There isn't much point to HTTP/2 past the load balancer

Original Article ↗ Hacker News Discussion ↗

gRPC and HTTP/2 inside infrastructures

  • Several commenters note a major in-datacenter use case the article barely touches: gRPC.
  • Teams have invested heavily in HTTP/2 internally to get gRPC’s multiplexed, binary, streaming RPCs, with clear performance wins over JSON/HTTP APIs.
  • Others clarify that this is mostly a non-browser story; browsers don’t expose “native” gRPC over HTTP/2, so you still need specialized clients or fall back to WebSockets/other transports.
  • Load balancing gRPC can be tricky: if you use only L4 balancing with long-lived connections, traffic can skew heavily to a subset of backends; proper HTTP/2-aware L7 proxies avoid this.

Do you even want a load balancer?

  • One camp argues: if your framework and language are good, you shouldn’t need a reverse proxy; it adds another protocol, failure mode, and attack surface.
  • The dominant response: production app servers are not hardened for direct Internet exposure (slowloris, malformed headers, DoS), and most docs assume a fronting proxy.
  • Common reasons given for load balancers/reverse proxies: TLS termination, central security enforcement, static asset performance, URL rewrites, multi-service routing, graceful deploys, failover, hiding private resources, and solving DNS/TTL and multi-IP issues.
  • Strong disagreement over where TLS should end: some insist on end-to-end encryption (post-Snowden), others terminate early and rely on internal network controls or VPNs.

Is HTTP/2 past the load balancer worth it?

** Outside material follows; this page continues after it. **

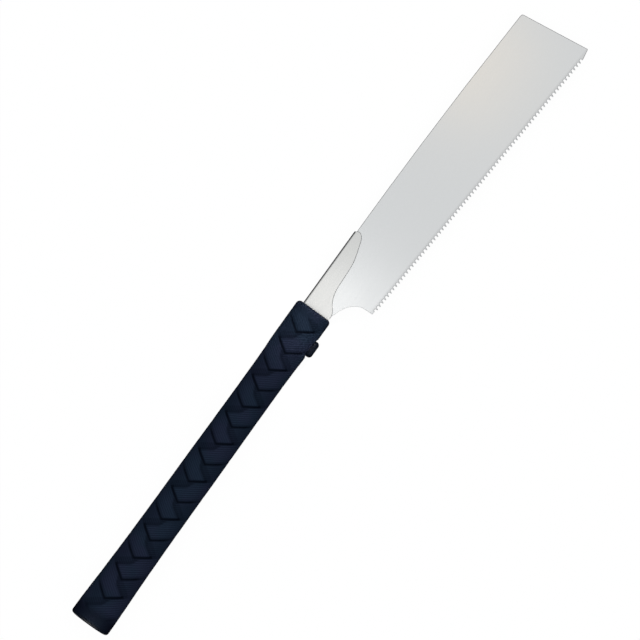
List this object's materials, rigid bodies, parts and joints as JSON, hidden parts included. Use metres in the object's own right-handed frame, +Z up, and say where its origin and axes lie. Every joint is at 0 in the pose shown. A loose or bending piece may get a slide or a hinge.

  • Article’s claim: inside the DC, low latency and long-lived connections mean HTTP/2’s multiplexing gives “little benefit,” and encryption/TLS handling adds complexity, especially in Ruby where parallelism is weak.
  • Pushback:
    • Header compression and fewer connections can matter at scale; one comment cites measurements where headers were a huge share of bandwidth.
    • Multiplexing can mitigate ephemeral port exhaustion and reduce syscall overhead by coalescing many small responses.
    • Some see large speedups even on localhost and question the lack of benchmarks supporting “no benefit.”
  • Others side with the article: implementing HTTP/2 end-to-end (HPACK, flow control, stream state) is significantly more complex than HTTP/1.1, and for most typical LAN workloads the gain is marginal.

Streaming, HTTP/2 vs HTTP/3, and browser gaps

  • HTTP/2’s bidirectional streams are praised for long-lived, duplex communication (especially service-to-service), but browsers don’t expose this cleanly to JS; WebSockets and now WebTransport are the de facto options.
  • Some note HTTP/2 can perform poorly on lossy mobile networks due to TCP-level head-of-line blocking; HTTP/3/QUIC improves this but currently costs more CPU and relies heavily on userland stacks.

Security and correctness

  • End-to-end HTTP/2 substantially reduces classic HTTP request-smuggling issues; downgrading to HTTP/1.1 at the proxy reintroduces risk.
  • A few operators disable HTTP/2 on load balancers until they’re confident implementations are free of such vulnerabilities.